Outliers matter here too. A dot way above the top whisker might indicate a student who cheated, or just someone who genuinely aced the test.
Example 3: Monthly Sales Data with Seasonality
Plot monthly sales across years using box plots. You'll spot patterns that bar charts hide. December might show a tall box with a high median — consistent holiday sales. August might show a short box with a low median — summer slump. The shape of each box tells the story.
Reading Box Plots: What to Look For
Most people make the mistake of only looking at the median. Here's what you're actually missing:
- Box height: Higher = more variability in the middle 50% of data
- Whisker length: Long whiskers mean extreme values exist on that end
- Asymmetry: If the median isn't centered in the box, your data is skewed
- Outlier count: More dots = more extreme values worth investigating
- Multiple boxes side-by-side: Direct comparison of distributions across groups
Skewed Distributions in Box Plots
If the median line is closer to Q1 (bottom of the box), your data is positively skewed — a few high values are pulling the average up. If the median is closer to Q3 (top of the box), your data is negatively skewed — some low values are dragging things down.
This matters more than most people realize. A negatively skewed salary distribution might indicate a company where most employees earn similar amounts, but a few low-paid workers pull down the average.
Box Plot vs. Other Visualizations: When to Use What
| Visualization | Best For | Weakness |
|---|---|---|
| Box Plot | Comparing distributions, spotting outliers, skewed data | Doesn't show exact distribution shape |
| Histogram | Showing frequency distribution, spotting modes | Hard to compare multiple groups |
| Violin Plot | Seeing full distribution shape + box plot stats | Can be harder to read quickly |
| Bar Chart | Comparing totals or categories, simple reporting | Hides variability and distribution details |
| Scatter Plot | Relationship between two continuous variables | Overcrowding with large datasets |
Box plots shine when you need to compare multiple groups quickly. Five box plots side-by-side tell you more about group differences than five histograms ever could.

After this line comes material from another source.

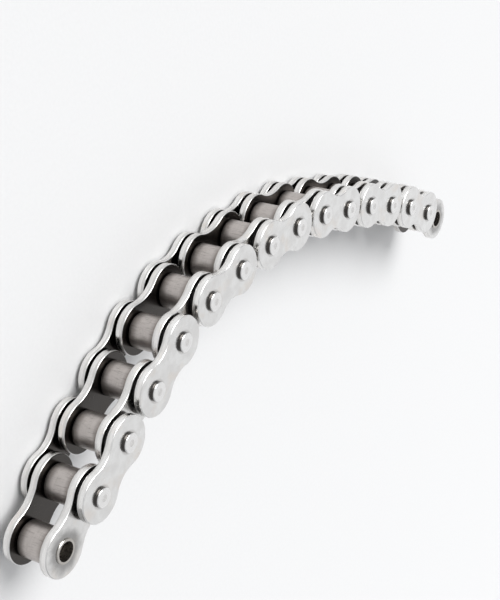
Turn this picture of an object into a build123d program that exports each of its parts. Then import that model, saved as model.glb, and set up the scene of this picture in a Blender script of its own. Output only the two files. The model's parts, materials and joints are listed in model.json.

How to Create a Box Plot: Getting Started
You don't need expensive software. Here's how to build one in tools you probably already have:
In Python with Matplotlib
import matplotlib.pyplot as plt
import numpy as np
data = [np.random.normal(50, 10, 100),
np.random.normal(65, 15, 100),
np.random.normal(45, 8, 100)]
plt.boxplot(data, labels=['Group A', 'Group B', 'Group C'])
plt.title('Comparison Across Groups')
plt.ylabel('Value')
plt.show()
In R with Base Graphics
group_a <- c(23, 45, 67, 34, 56, 78, 90, 12, 34, 56)
group_b <- c(45, 67, 89, 12, 34, 56, 78, 90, 23, 45)
group_c <- c(34, 56, 78, 90, 12, 45, 67, 89, 23, 56)
boxplot(group_a, group_b, group_c,
names = c('Group A', 'Group B', 'Group C'),
xlab = 'Group',
ylab = 'Value')
In Excel
Select your data → Insert → Insert Statistic Chart → Box and Whisker. Excel 2016+ has this built-in. Older versions require more manual work with error bars.
In Google Sheets
Google Sheets doesn't have a native box plot option. Use the "Candlestick Chart" type, or export to a tool like Datawrapper or RAWGraphs for proper box plots.
Common Box Plot Mistakes
- Ignoring outliers: Those dots exist for a reason. Investigate them.
- Forgetting to check sample size: A box plot with 5 data points means nothing
- Assuming symmetry: Always check where the median sits within the box
- Using default whisker settings: Some tools use 1.5x IQR, others use 1x. Know what you're looking at
- Overplotting: Too many outliers can make the chart unreadable
When Box Plots Lie to You
Box plots can hide important details. A bimodal distribution (two peaks) looks like a normal distribution in a box plot. If your data has two distinct groups mixed together, the box plot won't show that. That's when you need a histogram or violin plot to dig deeper.
Also watch out for truncated whiskers. Some software cuts off whiskers at specific percentile cutoffs rather than actual min/max values. Always check your tool's settings.
Advanced Box Plot Variations
- Notched box plots: Include confidence intervals around the median for statistical comparison
- Variable width box plots: Width reflects sample size
- Segmented box plots: Break down the box by category
- Horizontal box plots: Easier labels when you have many categories
Notched box plots are particularly useful. The notch shows the 95% confidence interval around the median. If two boxes have non-overlapping notches, their medians are significantly different at the 95% level. This is a quick statistical test built right into the visualization.
The Bottom Line
Box plots are undervalued. They pack the most important statistical information into a format you can read in seconds. Learn to read them properly and you'll spot patterns, outliers, and distribution differences that bar charts and line graphs completely hide.
Start using them. Your data analysis will improve immediately.